Mitigation of calcification and cytotoxicity of a glutaraldehyde-preserved bovine pericardial matrix: improved biocompatibility after extended implantation in the subcutaneous rat model.

Abstract

Implanted non-crosslinked tissues suffer rapid degeneration, shrinkage and absorption, whereas standard crosslinked tissues cause local cytotoxicity and calcification. Both approaches diminish implant capacity for long-term function. The study aim was to examine the tissue-engineered characteristics (cytotoxicity, calcification potential, biocompatibility) of bovine pericardium, crosslinked with a low concentration of glutaraldehyde (GA) followed by ADAPT anti-mineralization, following prolonged implantation in a subcutaneous rat model. Bovine pericardium was decellularized with Triton X-100, deoxycholate, IgePal CA-630, and nucleases. The resulting matrices were allocated to: group I (control, n=10), crosslinked in 0.2% polymeric GA; and group II (treatment, n=10), crosslinked in 0.05% monomeric GA + ADAPT. Cytotoxicity was determined by in vitro cell seeding with human fibroblasts, and quantified using an Alamar Blue assay. The matrices were then implanted in a subcutaneous rat model and retrieved after extended implantation times (26 and 52 weeks).

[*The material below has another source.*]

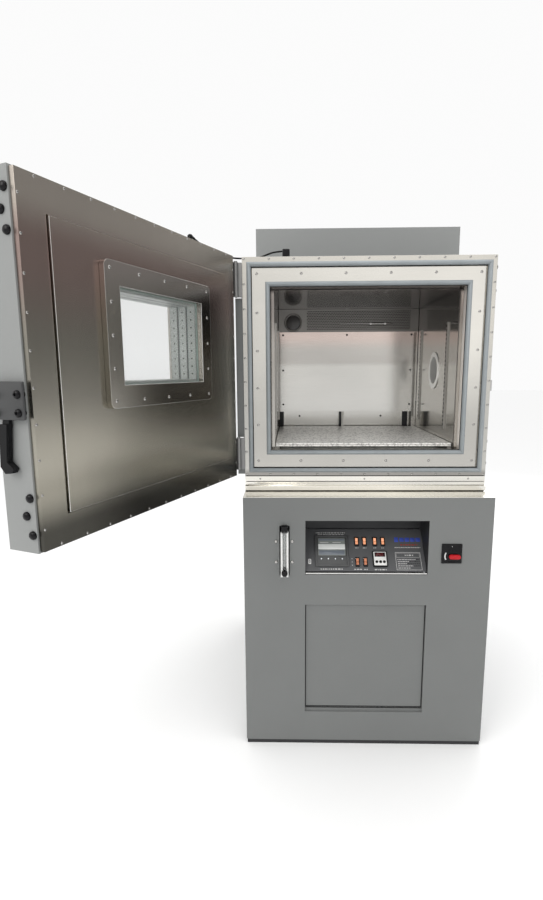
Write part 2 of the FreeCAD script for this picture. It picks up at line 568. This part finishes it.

This was followed by further histology, immunohistochemical staining, and measurement of calcium deposition. Complete acellularity and biostability were significantly (p < 0.01) achieved in group II. Inflammatory responses were reduced and beneficial host cell infiltration with neocapillary formation was limited to group II. Fibroblast infiltration was significantly increased from six to 12 months' implantation time. Only group II tested positive for Factor VIII and vimentin. After 52 weeks, extractable calcium levels were significantly (p < 0.001) reduced in group II (2.56 +/- 0.22 microg Ca/mg tissue) compared to group I (136.02 +/- 0.39 microg Ca/mg tissue). Acellular bovine pericardium, when crosslinked with a low concentration of GA and treated with ADAPT, retains and improves its integrity with a low immunoreactivity over a prolonged period. Host cell infiltration is also optimized over time. The maintenance of reduced calcification levels in group II suggests that such a biomaterial might have an advanced long-term in vivo potential.